I should say that all of Vines's specific arguments about specific texts seem correct to me, or at least plausible.  But I think Vines's hope that he can foster evangelicals who are just like our current, garden-variety evangelicals, except LGBT affirming, strikes me as naive.  The problem is that once you walk down the road that Vines wants you to walk, you can no longer read the Bible in the way that evangelicals want to read it, and in fact need to read it in order for the Protestant project to be coherent.

Let's take the most direct of the so-called "clobber passages" on LGBT issues, Leviticus 18:22--"You shall not lie with a male as with a woman; it is an abomination."  The "plain language" of this rule given to the Israelites would seem to be a blanket ban on male-male sexual conduct, and indeed that is how it has been traditionally interpreted.  Vines argues, however, that this passage needs to be understood in the context of the religious practices of Israel's neighbors at the time, which included ritualized male-male sexual conduct.  Moreover, the word translated into English as "abomination" should not be understood in terms of a moral judgment, but instead in terms of ritual uncleanliness.  Seen in this light, Leviticus 18:22 and the rest of the otherwise disparate prohibitions in Leviticus 18 can be summarized as "do not follow the religious practices of your neighbors, but instead follow only the practices specific to the religion of Israel."  As such, it has only limited applicability to two committed Christians of the same sex who are seeking to live in a permanent union.

The problem that this sort of reading creates is that the meaning of the passage is accessible to a modern reader only insofar as he or she has access to the full historical background of the Ancient Near East.  If Leviticus said "here is a list of all the things the Canaanites do; don't do any of them," then Vines's reading would be problem-free.  But it doesn't say that, and instead presents a series of context-less prohibitions.  Only scholarly research can supply the necessary context, and so you can't understand the passage unless you have that additional support.

If you need a Ph.D. in Biblical Archeology or the history of the Ancient Near East in order to figure out what the Bible means, or at least you need to rely on such people in order to figure it out, Biblical interpretation is no longer directly accessible to regular people.  In what are traditionally called the "high churches" (i.e. Catholics, Orthodox, and Anglicans), this isn't a problem, as those churches always took the position that the Bible was a complex book presenting difficult interpretative problems.  Modern Biblical historical scholarship is thus more of the same grist for the mill that has been seen as being there from the beginning.  Moreover, those churches have a culture of looking to institutional knowledge and scholarship to answer Biblical interpretation problems, so relying on experts and scholars is not weird or out of character.

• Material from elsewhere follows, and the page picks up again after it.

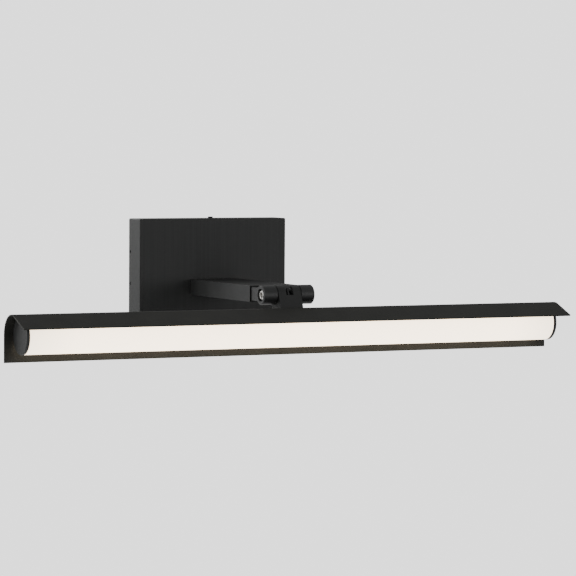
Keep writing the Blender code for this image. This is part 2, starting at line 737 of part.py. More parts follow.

But the Protestant Reformation was supposed to sweep all of those institutional intermediaries out of the way, in favor of direct access to the Biblical text.  If only academic experts can figure out what a particular text means, then a guild of scholars takes on the exact same intermediary function as the medieval Catholic hierarchy.  Ultimately, if Vines's way of reading the Bible is right, then the Bible is not really clear enough to support the Protestant project, and the whole edifice collapses.

Thus, when evangelical Protestants insist that "the Bible is clear about gay issues," they are not simply being obtuse.  They are protecting the core Protestant commitment that the Bible is basically clear about everything.  If the Bible is not clear--about gay issues, or about anything else of importance--then they have a very fundamental problem with their theology.  They have to flatten out the interpretative project in order to make sola scriptura remain coherent, and as such they cannot allow themselves to meaningfully grapple with Vines's arguments.

I should put all of my cards on the table and say that I think the Protestant sola scriptura project was fatally flawed and ill-conceived from the start, which is why I am not a evangelical Protestant.  As a result, I think that the LGBT issue does not so much cause a problem with evangelical Protestantism as much as it exposes a problem that was always there in at least nascent form.  The LGBT question is basically a different facet of the same core problem that drives the Creationist issue, or the gender role issue, or a host of other issues in the evangelical world.  Still, the LGBT question puts the matter in sharp relief--if "you shall not lie with a male as with a woman" cannot be taken at face value, then nothing the Bible says can be taken at face value.

This means that the LGBT issue is actually far more central to evangelical Protestants than it is to other churches taking an anti-LGBT position.  A Catholic Church, or an Anglican Communion, or even an Orthodox Church, that embraces LGBT relationships could look more or less the same as the current versions.  An evangelical movement that embraces LGBT relationships is something fundamentally different from the current version, to the point that it is not really "evangelical Protestantism" in any meaningful way.  Indeed, circling back to Tickle's book, she argues that evangelical Protestantism should and will become something very different as it frees itself of the ironclad insistence that the Bible is clear enough to provide all of the answers to our questions (and this "something new" she labels as "the Emergent Church").  We can see this "something new" in the string of evangelical and former evangelical leaders--Rob Bell, Brian McLaren, Tony Campolo, Tony Jones, etc.--have have moved away from both strictly literalist readings of Scripture and opposition to LGBT rights.  There is a correlation between these two movements.

But the flip side of this is that people who are committed to the basic evangelical project are forced to take a hardline position on LGBT issues, in order to defend the evangelical reading of Scripture.  Vines's path, whether he is aware of it or not, opens up a door that leads to a very different kind of Christianity than the one currently operating in the evangelical world.  Evangelical Christians are almost forced to die on the hill defending their position on LGBT issues, so as to protect the coherence of how they read the Bible.

All of this is not to say that Vines's book is bad or that I think he is wrong about anything he says.  It's just that I think his arguments have more significance than perhaps he acknowledges.